Maximise salary. Minimise work.

We all die in the end, no one ever wishes they worked longer or harder.


👤 kottaram
Had this problem. Started hitting the gym daily. Fixed it.

👤 peterkelly
Forget about chasing high salaries. It's just not worth it. As long as you're earning enough to comfortably support yourself and those that depend on you, that's enough. Health and happiness come first.

Don't tolerate bullshit from anyone, especially yourself. Set high standards and meet them; the satisfaction of a job well done is a reward in itself. Take pride in what you do and approach your work as a vocation, not a job.

If you find yourself in a toxic environment, leave. After seeing my father suffer from the stress of one in my formative years, I made it a policy from the start of my career to avoid large corporate environments at all costs. Maybe some of the are good, but I don't want to take the risk.

Become an expert in something. Make a substantial original contribution to knowledge in your field that advances the state of the art. This is actually an explicit requirement if you want to get a PhD, which I've found to be a valuable way of opening up fulfilling career opportunities that would otherwise not be available to me. Caveat: The process of getting there won't necessarily be a pleasant one, and some parts of academia can be just as toxic as corporate environments. I was pretty lucky in my experience with this.

Move to a country with a low cost of living, while working remotely for a company in the west. Your income will go a lot further, and you can use that to either support a more comfortable lifestyle or work only part time while still being able to support yourself.

Do something you're passionate about.
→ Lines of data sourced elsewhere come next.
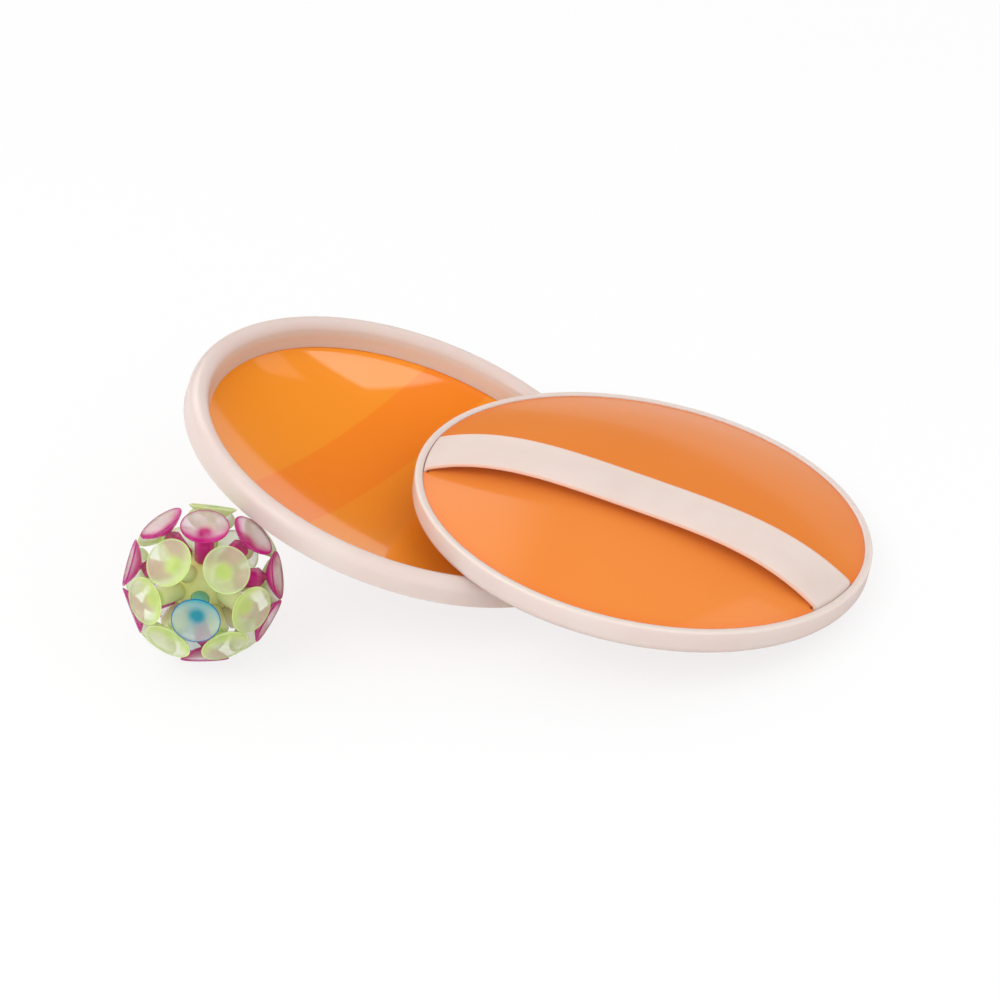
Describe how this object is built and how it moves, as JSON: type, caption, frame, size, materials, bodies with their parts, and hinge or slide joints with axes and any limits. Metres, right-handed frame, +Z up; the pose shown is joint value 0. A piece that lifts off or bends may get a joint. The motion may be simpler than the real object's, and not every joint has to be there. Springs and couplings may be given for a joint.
{
  "type": "suction catch ball set",
  "caption": "Catch game: dished hand discs with a strap across the back, and a ball of suction cups that sticks to them, lying leant on one another.",
  "frame": {"origin": "middle of the set's outline, on the plane it lies on", "axes": "+X along the row of pieces, from the ball towards the front disc; +Y from the viewer's side to the far side; +Z up"},
  "size_m": [0.3016, 0.2204, 0.0768],
  "materials": {
    "rim": "translucent white, polished",
    "panel": "translucent orange, polished",
    "strap": "pale woven webbing",
    "core": "translucent yellow green",
    "lime": "soft, translucent lime green, glossy",
    "magenta": "soft, translucent magenta, glossy",
    "blue": "soft, translucent blue, glossy"
  },
  "bodies": {
    "root": {"rear_disc_rim": "rim", "rear_disc_panel": "panel", "rear_disc_strap": "strap", "front_disc_rim": "rim", "front_disc_panel": "panel", "front_disc_strap": "strap", "ball_core": "core", "sucker_01": "magenta", "sucker_02": "magenta", "sucker_03": "lime", "sucker_04": "magenta", "sucker_05": "lime", "sucker_06": "lime", "sucker_07": "lime", "sucker_08": "lime", "sucker_09": "lime", "sucker_10": "magenta", "sucker_11": "lime", "sucker_12": "blue", "sucker_13": "lime", "sucker_14": "magenta", "sucker_15": "blue", "sucker_16": "magenta", "sucker_17": "lime", "sucker_18": "magenta", "sucker_19": "magenta", "sucker_20": "lime", "sucker_21": "lime", "sucker_22": "magenta", "sucker_23": "lime", "sucker_24": "lime", "sucker_25": "lime", "sucker_26": "lime", "sucker_27": "magenta", "sucker_28": "lime"}
  },
  "joints": []
}
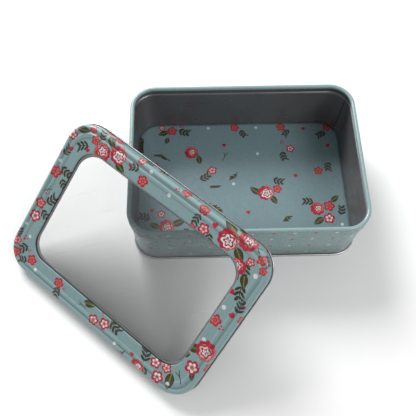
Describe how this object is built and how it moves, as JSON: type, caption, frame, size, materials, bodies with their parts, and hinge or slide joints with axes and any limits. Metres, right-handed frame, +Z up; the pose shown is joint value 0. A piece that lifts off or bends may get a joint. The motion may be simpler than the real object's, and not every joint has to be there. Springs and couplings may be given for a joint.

I know this one is a cliche and lots of people will tell you it's unrealistic, but they're wrong.

Stay away from circumstances that cause you to descend into cynicism. It's very easy to become negative and give up hope when you're in a toxic environment, and if you find yourself in one than you need to escape. There are good companies out there run by people who have a clue and are genuinely nice to work with. Don't settle until you've found one.

Most people usually suggest making your children a priority, and not let your career get in the way of a healthy family life. Generally speaking they're correct. However if you don't already have kids, be aware that when the time comes you might suddenly discover that for medical reasons you are not going to be able to have them. If this happens to you, and you suddenly realise that all you have left is your career, you better be damn sure you've prepared in advance for this so you've got something to fall back on. It softens the blow, a bit.

Find good people to work with. This is probably the single most important thing, from my experience. A good manager and good colleagues are worth their weight in gold. Treat them with respect and loyalty, and they'll do the same for you.

Strive to leave a legacy. We all have a short time on this planet, and there's a lot to be said for leaving the place a little better off than the state you found it in.


👤 cruelty2
People chase a higher salary so that the work they do now through clenched teeth will seem worthwhile one day. So what's the solution for those people? They need to make sure today is good. Not tomorrow.